- _Direction_: Among the records that follow, set down only the lines from the one containing "The three.js and" to the one containing "a green stem.", both included, exactly.

- _Dataset rows_:
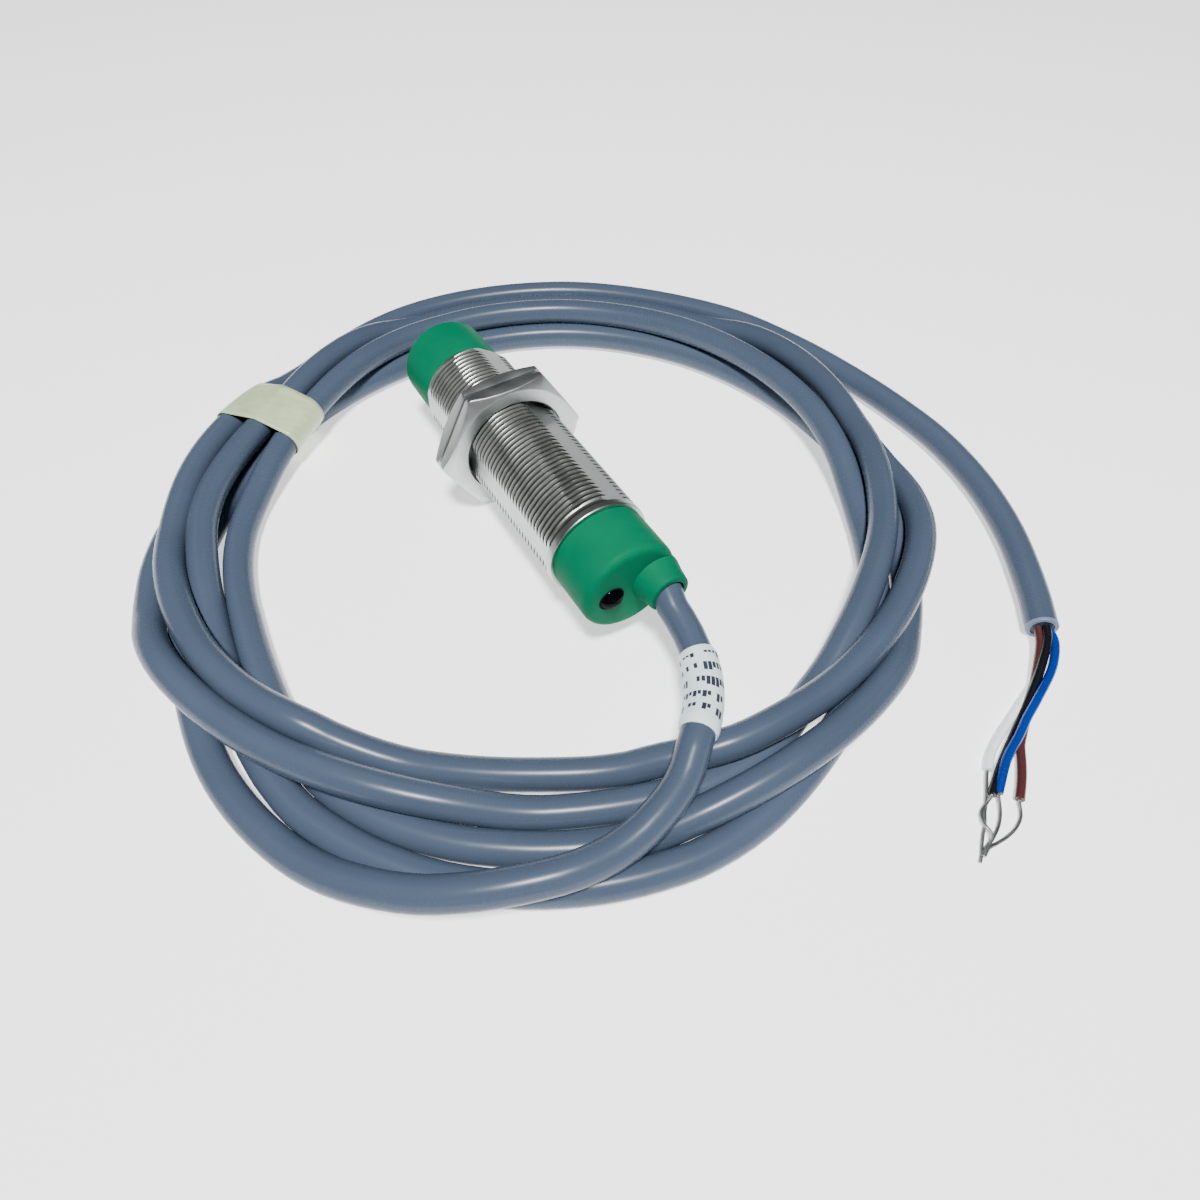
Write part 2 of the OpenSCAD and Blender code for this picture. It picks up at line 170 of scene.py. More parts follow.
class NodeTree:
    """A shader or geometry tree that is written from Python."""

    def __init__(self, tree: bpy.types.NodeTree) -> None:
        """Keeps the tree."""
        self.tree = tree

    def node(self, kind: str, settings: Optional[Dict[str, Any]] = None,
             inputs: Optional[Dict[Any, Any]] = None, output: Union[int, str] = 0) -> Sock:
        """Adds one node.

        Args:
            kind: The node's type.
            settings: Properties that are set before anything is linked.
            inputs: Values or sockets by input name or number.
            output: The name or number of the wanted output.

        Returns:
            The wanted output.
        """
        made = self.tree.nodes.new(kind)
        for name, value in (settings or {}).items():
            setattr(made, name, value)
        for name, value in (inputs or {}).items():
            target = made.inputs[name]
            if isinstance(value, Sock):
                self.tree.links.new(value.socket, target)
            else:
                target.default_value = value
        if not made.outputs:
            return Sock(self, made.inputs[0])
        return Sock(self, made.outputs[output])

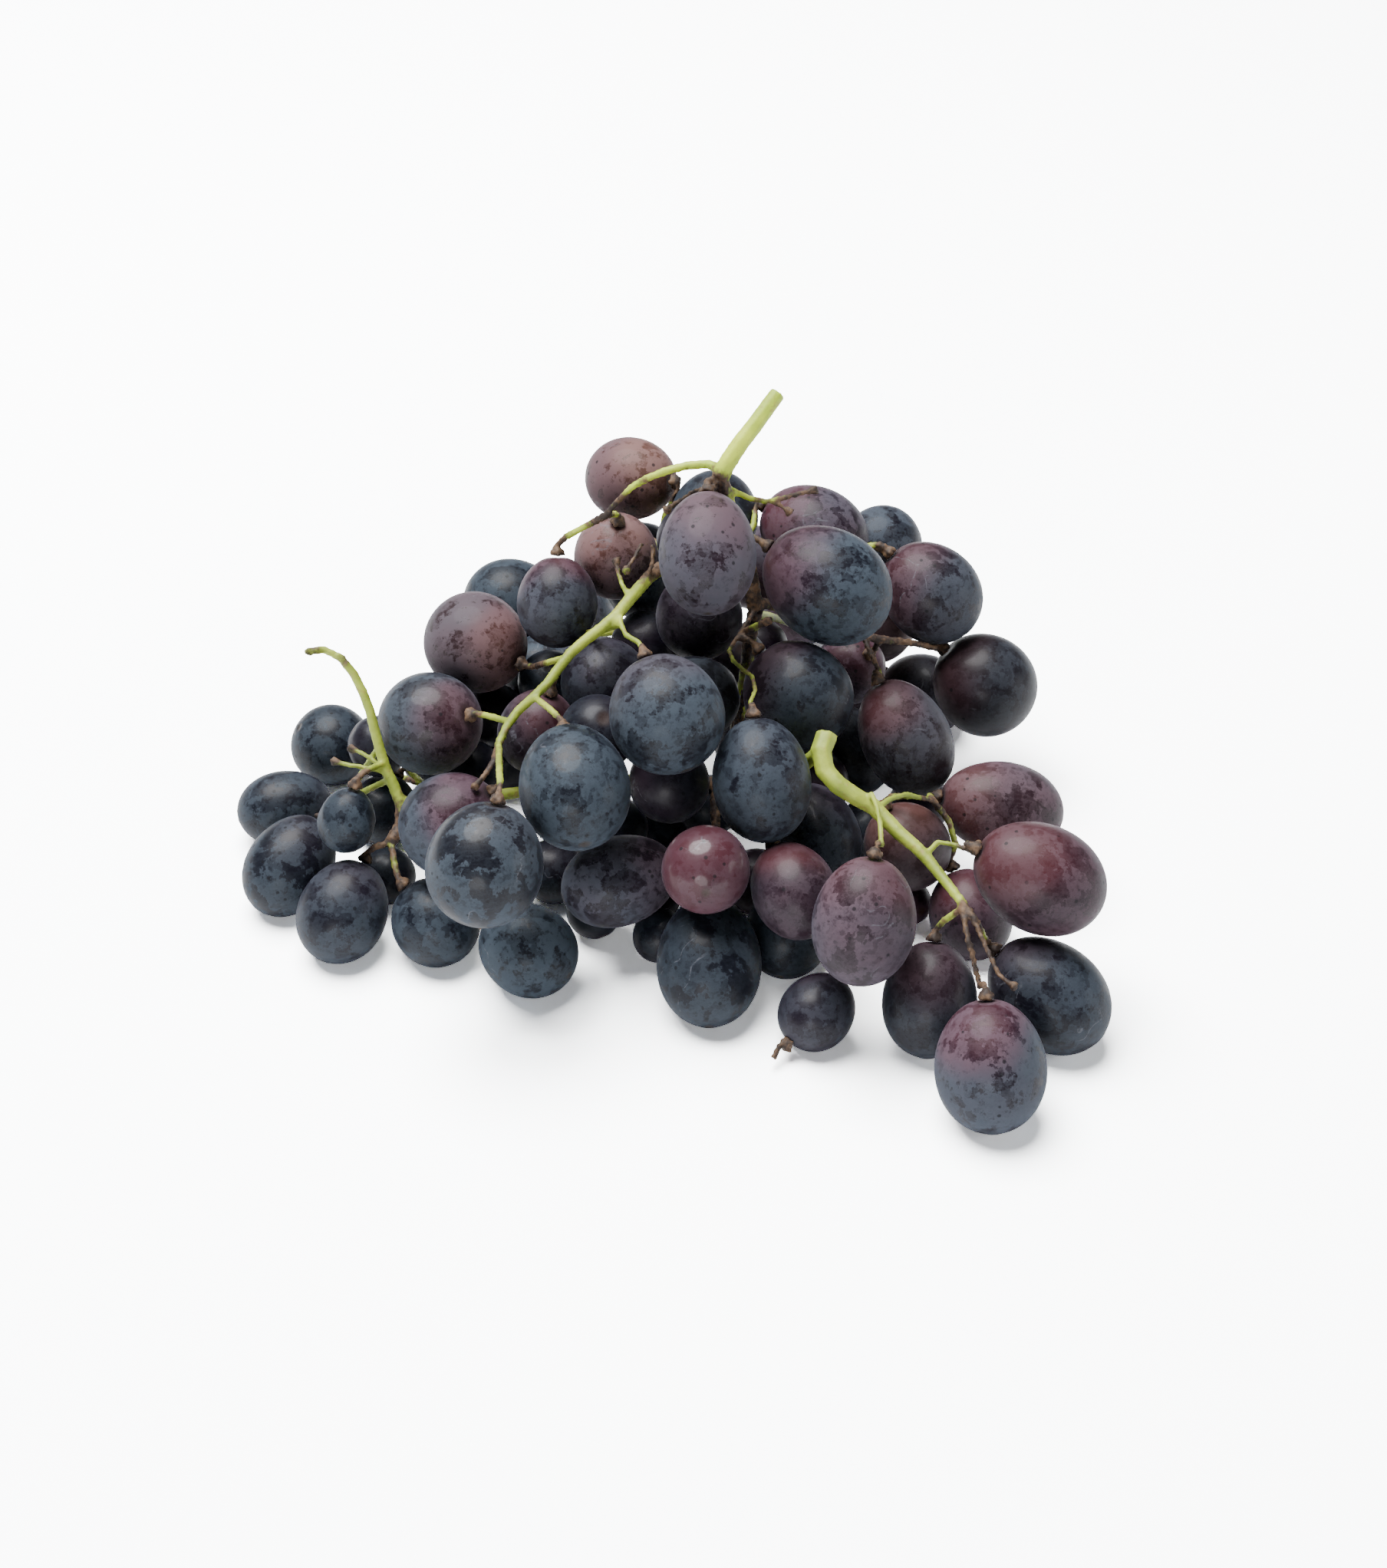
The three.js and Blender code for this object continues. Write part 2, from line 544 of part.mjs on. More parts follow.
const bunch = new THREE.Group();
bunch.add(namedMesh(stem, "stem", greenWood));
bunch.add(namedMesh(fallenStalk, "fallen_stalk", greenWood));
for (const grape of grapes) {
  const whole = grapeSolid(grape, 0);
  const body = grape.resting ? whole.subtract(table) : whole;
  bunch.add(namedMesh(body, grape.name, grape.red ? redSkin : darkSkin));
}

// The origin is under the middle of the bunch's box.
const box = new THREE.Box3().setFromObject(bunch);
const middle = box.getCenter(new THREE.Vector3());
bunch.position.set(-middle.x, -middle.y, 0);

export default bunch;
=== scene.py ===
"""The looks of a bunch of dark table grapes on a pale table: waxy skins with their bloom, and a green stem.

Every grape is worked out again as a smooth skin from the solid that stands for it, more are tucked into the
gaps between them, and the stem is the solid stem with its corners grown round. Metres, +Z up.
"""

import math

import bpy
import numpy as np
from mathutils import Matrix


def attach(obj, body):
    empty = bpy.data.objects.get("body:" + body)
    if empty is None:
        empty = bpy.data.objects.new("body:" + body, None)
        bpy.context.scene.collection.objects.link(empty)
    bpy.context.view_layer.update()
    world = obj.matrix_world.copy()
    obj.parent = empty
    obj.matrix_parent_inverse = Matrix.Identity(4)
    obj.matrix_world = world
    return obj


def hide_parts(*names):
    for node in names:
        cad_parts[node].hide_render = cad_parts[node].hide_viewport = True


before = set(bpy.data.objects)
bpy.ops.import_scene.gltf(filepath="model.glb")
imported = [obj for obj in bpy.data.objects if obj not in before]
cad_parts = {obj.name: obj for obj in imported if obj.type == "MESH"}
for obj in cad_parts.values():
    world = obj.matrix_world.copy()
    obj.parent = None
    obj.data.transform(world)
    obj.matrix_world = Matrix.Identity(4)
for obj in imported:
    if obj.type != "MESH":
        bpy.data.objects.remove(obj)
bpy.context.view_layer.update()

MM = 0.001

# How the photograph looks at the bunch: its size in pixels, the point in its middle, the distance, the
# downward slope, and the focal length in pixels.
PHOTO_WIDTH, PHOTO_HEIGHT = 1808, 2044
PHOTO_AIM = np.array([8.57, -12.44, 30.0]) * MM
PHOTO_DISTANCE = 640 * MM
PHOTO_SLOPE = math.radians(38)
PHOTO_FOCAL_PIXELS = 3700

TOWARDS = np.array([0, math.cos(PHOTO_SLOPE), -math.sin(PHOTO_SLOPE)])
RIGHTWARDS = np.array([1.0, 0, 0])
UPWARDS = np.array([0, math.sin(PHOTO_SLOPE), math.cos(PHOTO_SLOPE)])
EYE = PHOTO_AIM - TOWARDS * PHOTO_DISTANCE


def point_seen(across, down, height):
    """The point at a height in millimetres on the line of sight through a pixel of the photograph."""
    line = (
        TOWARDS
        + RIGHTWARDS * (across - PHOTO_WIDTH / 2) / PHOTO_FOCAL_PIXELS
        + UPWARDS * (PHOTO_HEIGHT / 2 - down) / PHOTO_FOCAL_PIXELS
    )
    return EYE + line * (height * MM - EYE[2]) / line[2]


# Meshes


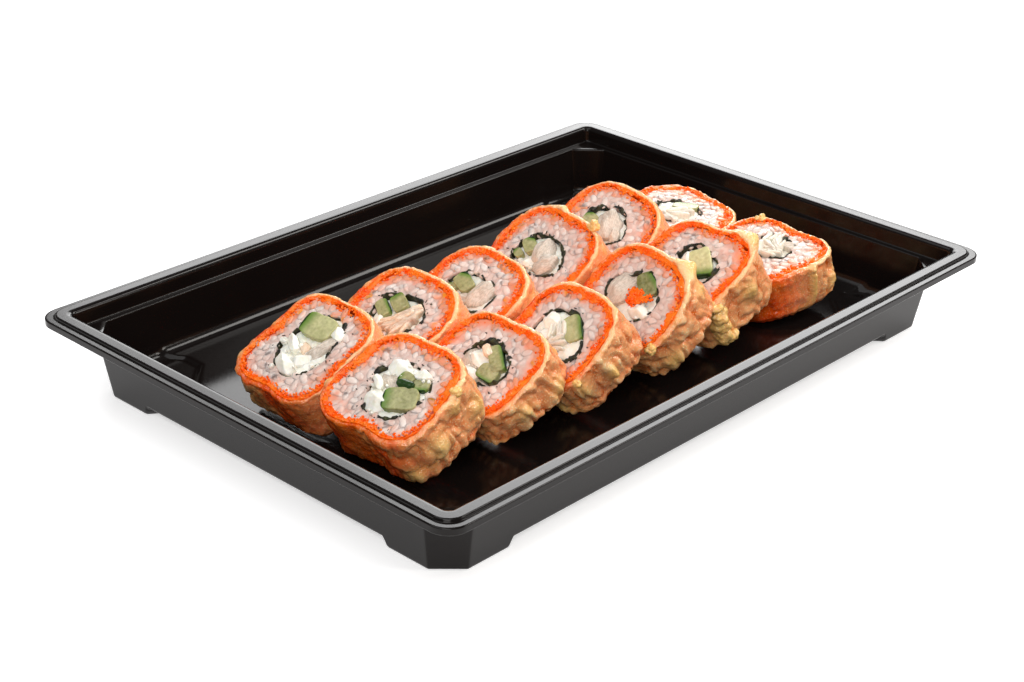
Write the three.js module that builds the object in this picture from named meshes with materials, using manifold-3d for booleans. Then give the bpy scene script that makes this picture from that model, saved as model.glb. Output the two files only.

- _Result of this exercise_:
The three.js and Blender code for this object continues. Write part 2, from line 544 of part.mjs on. More parts follow.
const bunch = new THREE.Group();
bunch.add(namedMesh(stem, "stem", greenWood));
bunch.add(namedMesh(fallenStalk, "fallen_stalk", greenWood));
for (const grape of grapes) {
  const whole = grapeSolid(grape, 0);
  const body = grape.resting ? whole.subtract(table) : whole;
  bunch.add(namedMesh(body, grape.name, grape.red ? redSkin : darkSkin));
}

// The origin is under the middle of the bunch's box.
const box = new THREE.Box3().setFromObject(bunch);
const middle = box.getCenter(new THREE.Vector3());
bunch.position.set(-middle.x, -middle.y, 0);

export default bunch;
=== scene.py ===
"""The looks of a bunch of dark table grapes on a pale table: waxy skins with their bloom, and a green stem.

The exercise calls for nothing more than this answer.